Fragst du, wer der ist?
Er heißt Jesus Christ,
der Herr Zebaoth,
und ist kein andrer Gott;
das Feld muss er behalten.

„Das Feld muss er behalten.“ Also es darf nicht zum Sieg des Fürsten dieser Welt kommen.
So wie es auch das Johannesevangelium versteht, so auch Luther. Christi Tod und Auferstehung bedeuten das „Fällen des Fürsten dieser Welt“. Johannes 12,31 heißt es: „Jetzt ergeht das Gericht über diese Welt; jetzt wird der Fürst dieser Welt hinaus gestoßen werden.“
Dessen Macht ist gebrochen. Sie verpufft. Gewiss spüren wir sie noch, ja es scheint immer noch so:
Dass „die Welt voll Teufel“ ist und „uns gar verschlingen“ will.

Doch jetzt gilt es nicht mehr, sich zu fürchten; zumindest ist die Furcht doch sehr gemildert, wenn wir uns auf das Kreuz Christi verlassen: „so fürchten wir uns nicht so sehr“ textet Luther.
Wir können uns darauf verlassen.
Der Fürst dieser Welt, stellt sich nur noch „saur“. Er ist sauer, dass er nichts mehr wirklich ausrichten kann.
„Tut er uns doch nichts!“ Das ist vielleicht die wichtigste und die tröstlichste Aussage. Obwohl uns noch vieles anfechten mag. Er tut uns damit nichts mehr, weil „er ist gericht“. Er ist gerichtet!
Es kann uns ja – so möchte ich hier Paulus anführen – nichts mehr trennen von der Liebe Gottes, die in Christus Jesus erschienen ist. Paulus nennt ja ausdrücklich die „Kreaturen“, die „Geschöpflichkeiten“ (Römer 8):

Wer will uns scheiden von der Liebe Christi? Trübsal oder Angst oder Verfolgung oder Hunger oder Blöße oder Gefahr oder Schwert?
Denn ich bin gewiss, dass weder Tod noch Leben, weder Engel noch Mächte noch Gewalten, weder Gegenwärtiges noch Zukünftiges,
weder Hohes noch Tiefes noch irgendeine andere Kreatur uns scheiden kann von der Liebe Gottes, die in Christus Jesus ist, unserm Herrn.

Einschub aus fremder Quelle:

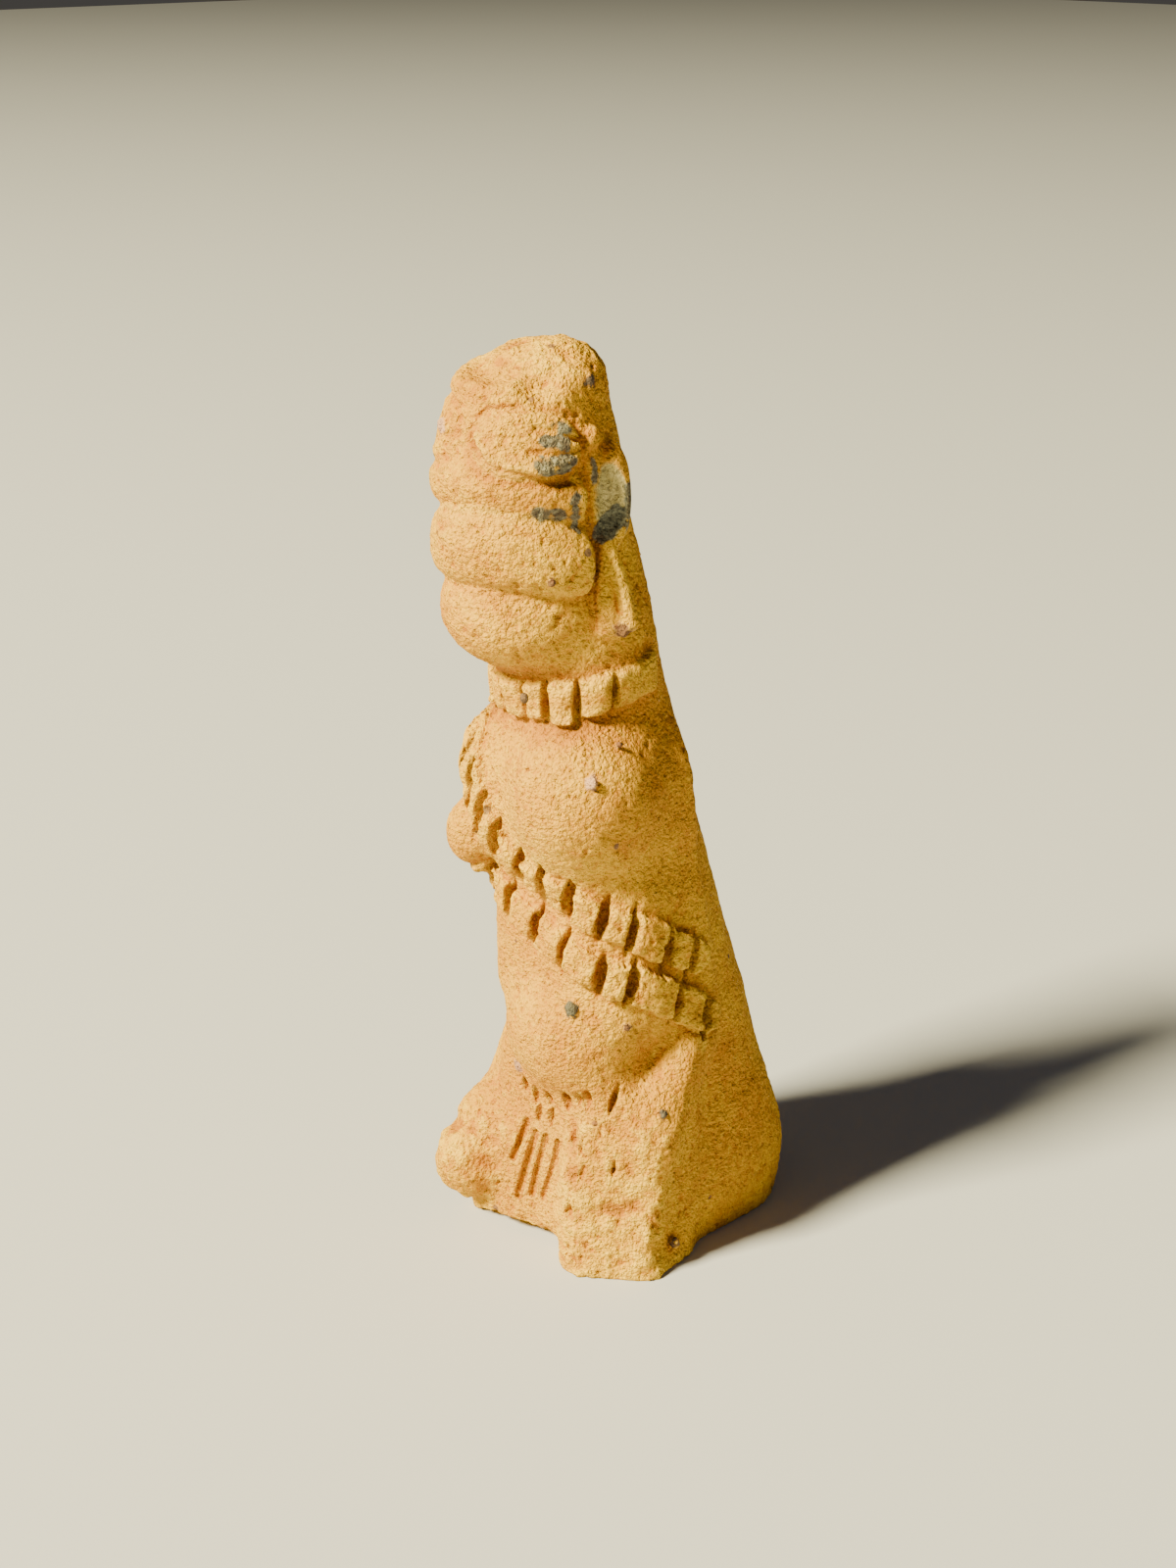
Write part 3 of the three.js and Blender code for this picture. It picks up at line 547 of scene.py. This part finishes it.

„Ein Wörtlein kann ihn fällen.“ Das ist die grandiose Aussage. Das hatte Luther erlebt. Als er vor Kaiser und Reich stand und sich auf die Bibel berief. Das hat er auch später beschrieben, dass er damals nichts als das Wort Gottes hatte. Auf dieses allein hatte er sich berufen und damit nicht mehr und nicht weniger als die Einheit der mittelalterlichen Welt zerbrochen.
Mit diesem Wörtlein hatte er immer wieder gekämpft, allein das Wort, sola sciptura, in den theologischen Disputationen und in der Zuwendung zu den Menschen, in der Seelsorge.

Inwieweit können wir heute diese Erfahrung machen? Haben wir es überhaupt schon probiert? Das „Wörtlein“ kann Berge versetzen.

Die letzte Strophe greift darum noch einmal „das Wort“, auf, das auf jeden Fall stehen bleiben muss in dieser Welt, als das Heilswort in einer heillosen Welt, als das Gegenwort zu der geschundenen Welt, als das Lebenswort zu der Todeswelt.

Und dem Wort ist auch kein anderer Gedanke hinzuzufügen – „und kein Dank dazu haben“, so drückt Martin Luther sich aus. Nichts ist hinzuzufügen, keine Tradition, wie die etablierte Kirche tut, noch sonstige Lebensweisheiten und –pläne.

Und dann fasst Luther zum Schluss das ganze Vertrauen zu Gott zusammen. Er versichert uns:
„Er ist bei uns wohl auf dem Plan mit seinem Geist und Gaben.“
Da mag sein, was da wolle.
Das erinnert mich an die Worte, die Karl Barth auf seinem Sterbebett als allerletzte gesagt hat, bevor er seine Augen schloss: „Es wird regiert.“

Luther war sich so sicher, dass er noch hinzufügt:

Nehmen sie den Leib,
Gut, Ehr, Kind und Weib:
lass fahren dahin,
sie haben’s kein Gewinn,
das Reich muss uns doch bleiben.

Ja, das Schlimmste, was uns Menschen passieren kann, dass uns alles genommen wird, sogar die liebsten Menschen, die wir um uns haben, ändert nichts daran, dass Gott sein Reich uns vorbehalten hat und wir in ihm leben. In Ewigkeit.

Und der Friede Gottes, der höher ist als alle unsere menschliche Vernunft, bewahre unsere Herzen und Sinne in Christus Jesus. Amen.